Madaya and Zabadani, which are predominantly Sunni, have been besieged since June 2015 by the Syrian army and fighters from Lebanon's Shia Islamist Hezbollah movement.
As part of what is known as the "Four Towns Agreement", the warring parties have allowed the UN and Red Cross to deliver aid on a few occasions in the past two years and to evacuate limited numbers of sick and injured people.
Those who want to be evacuated from Foah and Kefraya will reportedly be transported to government-controlled areas of Damascus, while Madaya and Zabadani residents will be taken to rebel-held areas around the city of Idlib and the town of Jarablus if they wish to leave.
The agreement also reportedly includes the entry of humanitarian assistance and a nine-month pause in fighting covering the four towns and southern parts of Damascus and its countryside.

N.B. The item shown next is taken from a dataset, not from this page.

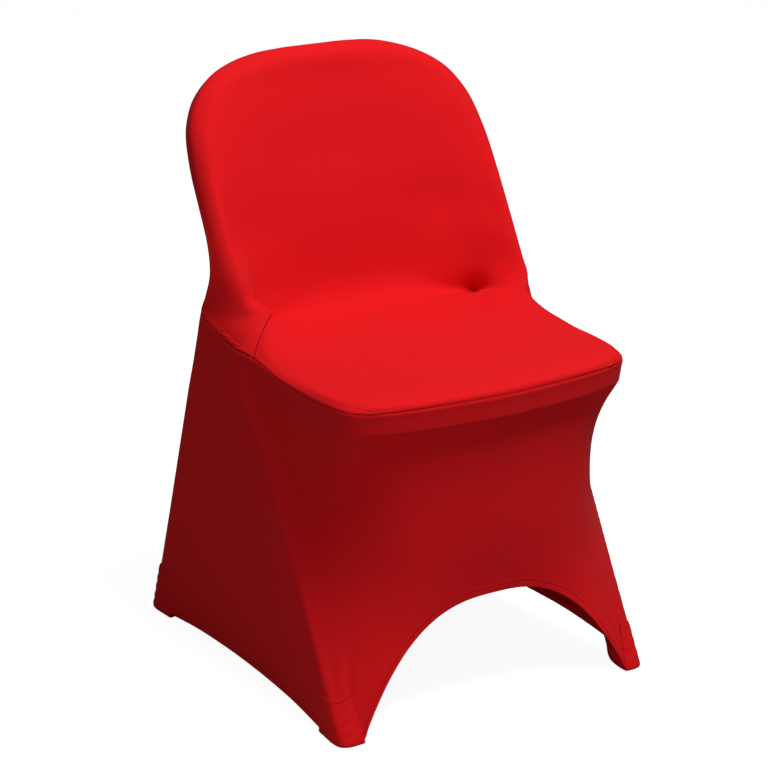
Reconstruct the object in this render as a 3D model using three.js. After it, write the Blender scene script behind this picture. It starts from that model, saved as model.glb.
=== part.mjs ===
// A stretch cover for a folding seat, worn: knit cloth pulled tight over a form that is left out.
// Millimetres, +Z up, front is -Y. The floor is z 0 and the origin is under the middle of the part's box.
// Each piece of cloth is a thin shell around a middle surface, which is a grid of points in rows and columns.
import * as THREE from 'three';

// Cloth and seams
const CLOTH = 2;            // thickness of one piece of cloth
const HEM_CLOTH = 3;        // thickness where the hem is turned up
const HEM_ROWS = 1;         // grid rows that the hem takes
const SEAM_GAP = 0.7;       // gap between two pieces that are sewn together
const RED = 0xc8141a;

// Legs of the form: each is a straight line in side view, y = foot + slope * z.
// The form stands a little askew in its cover, so left and right differ.
const LEG_RADIUS = 13;
const LEGS = {
  front: {
    left: { foot: -251, slope: 0.53, halfTrack: 220 },
    right: { foot: -258, slope: 0.53, halfTrack: 231 },
  },
  rear: {
    left: { foot: 271, slope: -0.345, halfTrack: 210 },
    right: { foot: 270, slope: -0.345, halfTrack: 208 },
  },
};
const FOOT_CLEAR = 4;       // the hem's lowest point at a foot, which leaves room for the sole under it

// Band round the front of the seat, under the rim seam
const BAND_HEIGHT = 30;
const BAND_INSET = 3;       // how far the foot of the band is drawn in
const BAND_BACK_Y = -190;   // behind this the cloth leaves the seat and runs straight to the leg

// Hems between the feet
const FRONT_ARCH = { rise: 154, power: 2.7, bow: 16, halfWidth: 208, centre: 8 };
const REAR_ARCH = { rise: 120, power: 2.3, bow: -22, halfWidth: 200, centre: 0 };
const SIDE_ARCH = {
  left: { rise: 12, power: 2, bow: 7 },
  right: { rise: 30, power: 3, bow: 9 },
};

// Foot pockets: a patch outside the corner of the hem, a sole on the floor and a tongue inside
const POCKET = {
  rows: [1.35, 1, 0.5, 0],  // grid rows above the hem
  side: 0.35,               // share of a column that the patch reaches past the leg, at its side
  tongue: 36,
  stand: 1.2,               // gap between the patch and the cloth under it
  flare: 1.5,
  inset: 3.5,
  bow: 8,
};

// The tables below are drawn about the middle of the seat. This brings the middle of the box to the origin.
const TO_ORIGIN = { x: -5, y: 3 };

// Grid steps
const STEPS_ACROSS = [2, 2, 2, 3, 2, 2];   // between the columns of the table below, edge to centre
const STEPS_DOWN = {                       // between its rows, where it isn't 1
  crest: 2, brow: 2, upper: 2, joint: 3, side: 2, tube: 3, seatFront: 2,
};
const SKIRT_STEPS = 12;                    // rows of the skirt, rim seam to hem

// Sections of the seat and back panel, from the top seam down the back and forward to the rim seam.
// Each row is the right half of one section, in two lines, and the left half mirrors it.
// Each place is [x, y, z], and the places follow the columns' names.
const SECTION_COLUMNS = ['edge', 'shoulder', 'ridge', 'flank', 'mid', 'lap', 'centre'];
const SECTIONS = {
  topSeam: [
    [92, 191, 805], [78, 192, 807], [62, 192, 808], [46, 192, 809],
    [30, 192, 809], [15, 192, 809], [0, 192, 809]],
  crest: [
    [128, 187, 797], [112, 183, 807], [87, 180, 813], [64, 179, 815],
    [42, 179, 816], [21, 179, 816], [0, 179, 816]],
  brow: [
    [164, 180, 782], [161, 169, 793], [137, 158, 797], [103, 158, 802],
    [68, 160, 805], [34, 161, 806], [0, 162, 806]],
  upper: [
    [197, 166, 757], [200, 151, 767], [180, 140, 771], [141, 144, 774],
    [93, 149, 777], [46, 153, 778], [0, 155, 778]],
  high: [
    [218, 147, 721], [224, 131, 726], [210, 117, 728], [171, 123, 730],
    [115, 133, 731], [57, 140, 731], [0, 143, 731]],
  chest: [
    [226, 126, 680], [232, 110, 681], [220, 93, 682], [188, 102, 683],
    [131, 118, 683], [65, 129, 683], [0, 133, 683]],
  middle: [
    [228, 103, 635], [234, 85, 636], [223, 68, 637], [199, 80, 637],
    [143, 104, 637], [71, 117, 637], [0, 121, 637]],
  low: [
    [228, 83, 590], [235, 61, 591], [224, 43, 592], [206, 57, 591],
    [153, 93, 590], [77, 109, 590], [0, 112, 590]],
  waist: [
    [227, 76, 553], [235, 42, 551], [225, 20, 551], [208, 29, 550],
    [162, 80, 546], [85, 103, 545], [0, 107, 545]],
  neck: [
    [226, 90, 516], [236, 36, 514], [226, 2, 518], [203, 11, 516],
    [169, 74, 508], [93, 99, 504], [0, 105, 503]],
  joint: [
    [224, 114, 484], [237, 46, 497], [226, -7, 505], [197, 5, 509],
    [174, 72, 492], [99, 96, 487], [0, 102, 486]],
  side: [
    [230, 66, 471], [237, 24, 483], [222, -14, 496], [192, 3, 506],
    [180, 74, 479], [103, 93, 476], [0, 98, 476]],
  tube: [
    [231, 14, 457], [231, -9, 471], [216, -20, 489], [188, 3, 504],
    [186, 77, 468], [108, 90, 468], [0, 92, 468]],
  slit: [
    [228, -33, 453], [220, -28, 468], [207, -23, 483], [184, 2, 501],
    [190, 78, 460], [112, 83, 465], [0, 84, 463]],
  lap: [
    [227, -60, 449], [220, -54, 458], [203, -44, 468], [177, -15, 486],
    [146, 28, 480], [93, 60, 470], [0, 64, 459]],
  seatRear: [
    [226, -95, 446], [220, -90, 455], [206, -82, 460], [174, -60, 468],
    [132, -24, 465], [78, -6, 460], [0, -2, 458]],
  seatMid: [
    [225, -138, 446], [220, -133, 455], [207, -129, 458], [167, -114, 460],
    [114, -89, 458], [58, -80, 457], [0, -78, 457]],
  seatFore: [
    [223, -181, 446], [218, -176, 455], [207, -172, 457], [163, -162, 458],
    [110, -152, 457], [54, -148, 457], [0, -147, 457]],
  seatFront: [
    [219, -224, 446], [213, -217, 455], [202, -211, 457], [156, -209, 457],
    [103, -211, 457], [50, -212, 457], [0, -212, 457]],
  corner: [
    [211, -248, 446], [205, -240, 454], [194, -236, 457], [149, -242, 457],
    [98, -248, 457], [48, -252, 457], [0, -253, 457]],
  roll: [
    [202, -258, 446], [192, -259, 453], [174, -263, 456], [138, -270, 456],
    [92, -277, 456], [46, -281, 456], [0, -283, 456]],
  rimSeam: [
    [191, -264, 446], [176, -270, 446], [158, -275, 446], [128, -281, 446],
    [88, -286, 446], [44, -290, 446], [0, -292, 446]],
};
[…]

Two weeks ago, UN Secretary General Antonio Guterres warned that any evacuation of civilians had to be "safe, voluntary, and to a place of their choosing".
"It is imperative that all those who are displaced through such agreements are allowed to return voluntarily, in safety and in dignity, to their homes as soon as the situation allows," a spokesman said.
A recent report by UN commission of inquiry concluded that last December's evacuation of people from parts of the northern city of Aleppo that were previously held by rebel forces had amounted to the "war crime of forced displacement".
Some 4.7 million people were living in hard-to-reach and besieged areas in Syria as of January, including 644,000 in UN-declared besieged locations.